*** Source excerpt
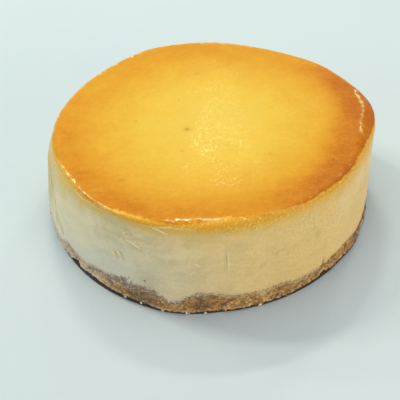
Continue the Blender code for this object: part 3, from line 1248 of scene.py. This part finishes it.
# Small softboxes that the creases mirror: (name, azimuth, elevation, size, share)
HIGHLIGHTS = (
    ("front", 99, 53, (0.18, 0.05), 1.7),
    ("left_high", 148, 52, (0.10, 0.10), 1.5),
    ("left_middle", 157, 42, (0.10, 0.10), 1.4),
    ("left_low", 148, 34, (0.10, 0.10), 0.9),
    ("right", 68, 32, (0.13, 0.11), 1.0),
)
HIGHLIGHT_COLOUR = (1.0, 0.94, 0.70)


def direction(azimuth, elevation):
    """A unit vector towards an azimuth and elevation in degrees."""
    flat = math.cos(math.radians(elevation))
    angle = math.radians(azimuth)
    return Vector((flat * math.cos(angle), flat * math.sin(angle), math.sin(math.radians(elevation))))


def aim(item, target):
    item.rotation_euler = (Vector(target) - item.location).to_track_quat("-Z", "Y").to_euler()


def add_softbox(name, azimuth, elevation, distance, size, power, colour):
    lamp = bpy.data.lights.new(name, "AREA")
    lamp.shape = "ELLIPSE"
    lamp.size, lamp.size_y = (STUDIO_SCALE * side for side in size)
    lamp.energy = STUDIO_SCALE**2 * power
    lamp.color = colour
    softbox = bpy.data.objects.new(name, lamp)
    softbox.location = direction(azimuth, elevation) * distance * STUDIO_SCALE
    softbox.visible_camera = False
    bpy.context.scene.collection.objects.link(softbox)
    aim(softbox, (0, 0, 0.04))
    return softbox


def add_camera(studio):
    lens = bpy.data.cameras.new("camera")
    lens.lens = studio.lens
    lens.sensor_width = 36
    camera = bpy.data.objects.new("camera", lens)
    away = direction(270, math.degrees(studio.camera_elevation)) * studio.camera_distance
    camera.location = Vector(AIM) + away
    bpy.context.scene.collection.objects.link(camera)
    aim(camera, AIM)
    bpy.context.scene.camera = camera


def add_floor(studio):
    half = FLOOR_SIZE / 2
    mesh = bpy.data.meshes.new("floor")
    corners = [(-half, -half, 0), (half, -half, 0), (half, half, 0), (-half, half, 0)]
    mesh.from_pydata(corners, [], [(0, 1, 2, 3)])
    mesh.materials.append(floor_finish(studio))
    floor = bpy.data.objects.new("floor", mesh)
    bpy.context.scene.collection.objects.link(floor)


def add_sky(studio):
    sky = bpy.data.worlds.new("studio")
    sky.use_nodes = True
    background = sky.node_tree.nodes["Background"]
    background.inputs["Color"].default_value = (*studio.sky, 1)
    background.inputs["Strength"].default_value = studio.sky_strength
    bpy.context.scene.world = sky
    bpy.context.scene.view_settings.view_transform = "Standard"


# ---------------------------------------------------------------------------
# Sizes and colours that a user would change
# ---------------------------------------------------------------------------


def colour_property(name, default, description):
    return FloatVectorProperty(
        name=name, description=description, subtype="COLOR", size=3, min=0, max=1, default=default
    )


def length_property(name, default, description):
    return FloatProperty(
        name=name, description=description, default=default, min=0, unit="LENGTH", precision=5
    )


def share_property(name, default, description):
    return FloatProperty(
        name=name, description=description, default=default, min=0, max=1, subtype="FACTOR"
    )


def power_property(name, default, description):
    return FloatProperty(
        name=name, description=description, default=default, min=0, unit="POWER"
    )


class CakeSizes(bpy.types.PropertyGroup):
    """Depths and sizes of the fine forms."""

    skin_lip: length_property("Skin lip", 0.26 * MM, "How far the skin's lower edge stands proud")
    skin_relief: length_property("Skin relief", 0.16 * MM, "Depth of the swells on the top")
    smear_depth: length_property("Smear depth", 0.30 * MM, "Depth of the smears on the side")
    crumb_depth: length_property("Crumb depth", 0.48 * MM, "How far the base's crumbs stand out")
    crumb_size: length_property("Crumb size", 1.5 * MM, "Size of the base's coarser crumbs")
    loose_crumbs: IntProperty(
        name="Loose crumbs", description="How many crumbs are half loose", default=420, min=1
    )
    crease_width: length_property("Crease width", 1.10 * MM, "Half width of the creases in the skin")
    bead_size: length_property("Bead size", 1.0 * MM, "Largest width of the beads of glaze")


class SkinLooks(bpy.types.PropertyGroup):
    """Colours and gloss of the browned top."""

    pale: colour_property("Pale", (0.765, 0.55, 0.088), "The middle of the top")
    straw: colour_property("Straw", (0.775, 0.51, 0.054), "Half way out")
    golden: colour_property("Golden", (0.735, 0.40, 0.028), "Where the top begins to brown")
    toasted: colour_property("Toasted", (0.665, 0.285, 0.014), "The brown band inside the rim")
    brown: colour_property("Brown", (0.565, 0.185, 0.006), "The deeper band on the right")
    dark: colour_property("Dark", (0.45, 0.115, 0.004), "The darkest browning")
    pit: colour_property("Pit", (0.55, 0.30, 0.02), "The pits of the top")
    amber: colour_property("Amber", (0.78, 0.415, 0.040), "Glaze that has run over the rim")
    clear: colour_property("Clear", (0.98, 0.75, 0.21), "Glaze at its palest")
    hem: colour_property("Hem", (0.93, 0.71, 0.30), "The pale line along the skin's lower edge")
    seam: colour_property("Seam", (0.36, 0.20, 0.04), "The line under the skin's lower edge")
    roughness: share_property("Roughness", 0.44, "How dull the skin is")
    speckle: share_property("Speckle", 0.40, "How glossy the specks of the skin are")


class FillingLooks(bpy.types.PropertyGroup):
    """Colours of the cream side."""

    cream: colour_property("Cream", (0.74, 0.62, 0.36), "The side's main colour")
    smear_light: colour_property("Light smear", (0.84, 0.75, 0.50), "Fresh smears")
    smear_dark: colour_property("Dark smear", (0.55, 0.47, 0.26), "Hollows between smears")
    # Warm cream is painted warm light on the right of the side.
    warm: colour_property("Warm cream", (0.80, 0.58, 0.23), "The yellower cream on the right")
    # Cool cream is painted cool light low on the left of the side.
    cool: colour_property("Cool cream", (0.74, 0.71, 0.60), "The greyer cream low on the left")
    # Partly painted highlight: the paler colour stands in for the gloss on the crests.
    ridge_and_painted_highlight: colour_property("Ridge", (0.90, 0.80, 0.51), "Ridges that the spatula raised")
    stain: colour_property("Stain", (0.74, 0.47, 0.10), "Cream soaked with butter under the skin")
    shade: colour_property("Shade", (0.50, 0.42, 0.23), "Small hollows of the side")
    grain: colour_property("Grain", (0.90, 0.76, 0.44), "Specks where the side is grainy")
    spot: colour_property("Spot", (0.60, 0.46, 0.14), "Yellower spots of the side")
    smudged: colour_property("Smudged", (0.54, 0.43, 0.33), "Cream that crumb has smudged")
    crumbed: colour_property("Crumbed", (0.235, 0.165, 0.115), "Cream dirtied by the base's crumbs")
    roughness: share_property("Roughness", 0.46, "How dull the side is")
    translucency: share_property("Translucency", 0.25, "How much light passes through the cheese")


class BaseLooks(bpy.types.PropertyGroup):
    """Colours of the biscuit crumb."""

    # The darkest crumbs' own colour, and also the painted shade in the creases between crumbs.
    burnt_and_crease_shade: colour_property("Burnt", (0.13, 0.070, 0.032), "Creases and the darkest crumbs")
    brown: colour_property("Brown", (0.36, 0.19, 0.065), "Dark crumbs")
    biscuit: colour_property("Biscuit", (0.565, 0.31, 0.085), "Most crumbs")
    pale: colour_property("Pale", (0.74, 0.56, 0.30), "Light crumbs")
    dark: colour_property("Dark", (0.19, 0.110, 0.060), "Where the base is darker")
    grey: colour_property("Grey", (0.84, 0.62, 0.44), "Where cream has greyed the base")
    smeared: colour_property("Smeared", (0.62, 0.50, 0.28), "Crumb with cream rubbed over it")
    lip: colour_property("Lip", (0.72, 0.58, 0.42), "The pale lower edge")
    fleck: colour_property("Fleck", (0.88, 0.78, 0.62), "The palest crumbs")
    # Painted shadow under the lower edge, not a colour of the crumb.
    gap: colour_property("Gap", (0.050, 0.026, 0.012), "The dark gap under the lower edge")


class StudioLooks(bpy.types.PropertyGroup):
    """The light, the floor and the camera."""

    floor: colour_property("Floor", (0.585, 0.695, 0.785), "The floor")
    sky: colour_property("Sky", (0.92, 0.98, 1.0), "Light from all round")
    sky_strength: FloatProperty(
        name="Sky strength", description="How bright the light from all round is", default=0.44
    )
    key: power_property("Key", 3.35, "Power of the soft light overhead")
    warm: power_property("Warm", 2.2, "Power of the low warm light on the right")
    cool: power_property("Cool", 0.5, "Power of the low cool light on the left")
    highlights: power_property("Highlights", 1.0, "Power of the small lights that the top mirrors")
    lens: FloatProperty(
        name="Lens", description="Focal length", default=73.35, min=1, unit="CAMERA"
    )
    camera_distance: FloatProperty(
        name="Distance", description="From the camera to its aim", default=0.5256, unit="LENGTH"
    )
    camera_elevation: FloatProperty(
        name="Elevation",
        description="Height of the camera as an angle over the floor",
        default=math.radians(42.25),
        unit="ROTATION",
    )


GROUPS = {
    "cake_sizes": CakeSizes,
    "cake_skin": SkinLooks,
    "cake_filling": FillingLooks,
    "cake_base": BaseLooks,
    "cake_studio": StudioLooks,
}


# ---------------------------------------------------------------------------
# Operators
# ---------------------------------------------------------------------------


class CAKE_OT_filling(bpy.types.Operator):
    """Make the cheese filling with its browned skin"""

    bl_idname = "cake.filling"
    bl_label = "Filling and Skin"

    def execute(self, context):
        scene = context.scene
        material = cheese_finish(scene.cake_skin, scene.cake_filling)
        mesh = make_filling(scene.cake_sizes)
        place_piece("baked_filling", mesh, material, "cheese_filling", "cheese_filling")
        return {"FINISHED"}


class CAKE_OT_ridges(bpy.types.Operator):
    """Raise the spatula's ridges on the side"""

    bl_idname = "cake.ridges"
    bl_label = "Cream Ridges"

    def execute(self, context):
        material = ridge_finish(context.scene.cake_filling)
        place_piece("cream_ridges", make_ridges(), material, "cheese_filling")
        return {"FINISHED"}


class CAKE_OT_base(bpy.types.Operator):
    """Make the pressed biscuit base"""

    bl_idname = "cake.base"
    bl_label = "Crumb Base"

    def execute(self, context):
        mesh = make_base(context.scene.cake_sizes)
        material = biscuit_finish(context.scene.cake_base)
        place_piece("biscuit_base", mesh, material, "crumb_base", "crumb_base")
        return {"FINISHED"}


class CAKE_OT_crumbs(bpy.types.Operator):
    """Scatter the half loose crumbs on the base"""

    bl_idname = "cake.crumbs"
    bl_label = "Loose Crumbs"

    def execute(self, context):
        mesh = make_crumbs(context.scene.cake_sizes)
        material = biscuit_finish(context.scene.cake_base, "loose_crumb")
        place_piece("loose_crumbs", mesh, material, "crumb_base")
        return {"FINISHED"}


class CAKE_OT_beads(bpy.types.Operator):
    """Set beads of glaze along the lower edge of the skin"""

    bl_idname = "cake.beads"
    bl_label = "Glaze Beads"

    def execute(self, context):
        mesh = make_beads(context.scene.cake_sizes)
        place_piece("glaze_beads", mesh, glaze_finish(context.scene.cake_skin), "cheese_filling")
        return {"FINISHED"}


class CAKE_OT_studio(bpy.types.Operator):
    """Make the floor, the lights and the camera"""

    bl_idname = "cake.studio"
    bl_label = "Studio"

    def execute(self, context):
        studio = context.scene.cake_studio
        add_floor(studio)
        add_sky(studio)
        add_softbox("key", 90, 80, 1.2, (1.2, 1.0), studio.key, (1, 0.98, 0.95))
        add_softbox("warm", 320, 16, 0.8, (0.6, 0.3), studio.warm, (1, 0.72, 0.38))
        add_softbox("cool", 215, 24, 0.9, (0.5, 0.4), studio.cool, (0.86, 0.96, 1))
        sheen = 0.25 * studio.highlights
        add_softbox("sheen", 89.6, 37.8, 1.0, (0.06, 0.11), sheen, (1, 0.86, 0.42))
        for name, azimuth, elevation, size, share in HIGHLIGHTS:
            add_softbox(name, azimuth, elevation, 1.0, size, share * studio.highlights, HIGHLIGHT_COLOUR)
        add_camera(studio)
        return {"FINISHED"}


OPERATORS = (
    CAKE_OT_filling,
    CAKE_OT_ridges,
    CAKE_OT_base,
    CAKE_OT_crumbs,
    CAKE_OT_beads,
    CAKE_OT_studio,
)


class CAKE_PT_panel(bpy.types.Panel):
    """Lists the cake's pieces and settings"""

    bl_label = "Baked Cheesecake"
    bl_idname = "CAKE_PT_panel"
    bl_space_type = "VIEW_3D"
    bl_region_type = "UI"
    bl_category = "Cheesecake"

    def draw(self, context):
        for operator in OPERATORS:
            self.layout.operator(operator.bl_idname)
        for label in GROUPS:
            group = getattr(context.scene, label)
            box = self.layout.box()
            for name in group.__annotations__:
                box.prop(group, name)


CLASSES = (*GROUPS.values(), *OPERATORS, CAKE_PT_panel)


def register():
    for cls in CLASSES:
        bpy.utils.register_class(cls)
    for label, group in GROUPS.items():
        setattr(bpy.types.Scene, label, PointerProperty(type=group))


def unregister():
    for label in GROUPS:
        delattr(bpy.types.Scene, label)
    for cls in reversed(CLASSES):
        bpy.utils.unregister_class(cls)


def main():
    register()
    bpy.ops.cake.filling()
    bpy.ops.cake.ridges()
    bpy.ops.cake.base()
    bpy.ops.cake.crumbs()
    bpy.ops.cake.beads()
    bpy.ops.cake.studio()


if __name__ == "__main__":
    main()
******
• Task directions: Return exactly the lines that run from the top of the listing above to the line containing "item.rotation_euler = (Vector(target)", please, keeping both end lines and leaving out everything else.

• Output for this exercise:
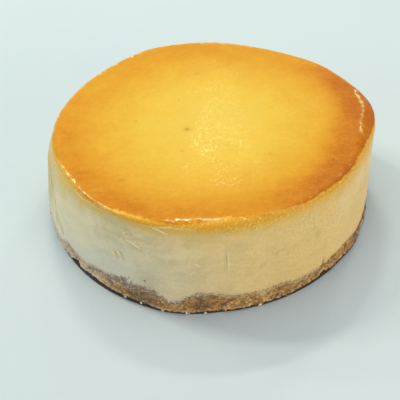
Continue the Blender code for this object: part 3, from line 1248 of scene.py. This part finishes it.
# Small softboxes that the creases mirror: (name, azimuth, elevation, size, share)
HIGHLIGHTS = (
    ("front", 99, 53, (0.18, 0.05), 1.7),
    ("left_high", 148, 52, (0.10, 0.10), 1.5),
    ("left_middle", 157, 42, (0.10, 0.10), 1.4),
    ("left_low", 148, 34, (0.10, 0.10), 0.9),
    ("right", 68, 32, (0.13, 0.11), 1.0),
)
HIGHLIGHT_COLOUR = (1.0, 0.94, 0.70)


def direction(azimuth, elevation):
    """A unit vector towards an azimuth and elevation in degrees."""
    flat = math.cos(math.radians(elevation))
    angle = math.radians(azimuth)
    return Vector((flat * math.cos(angle), flat * math.sin(angle), math.sin(math.radians(elevation))))


def aim(item, target):
    item.rotation_euler = (Vector(target) - item.location).to_track_quat("-Z", "Y").to_euler()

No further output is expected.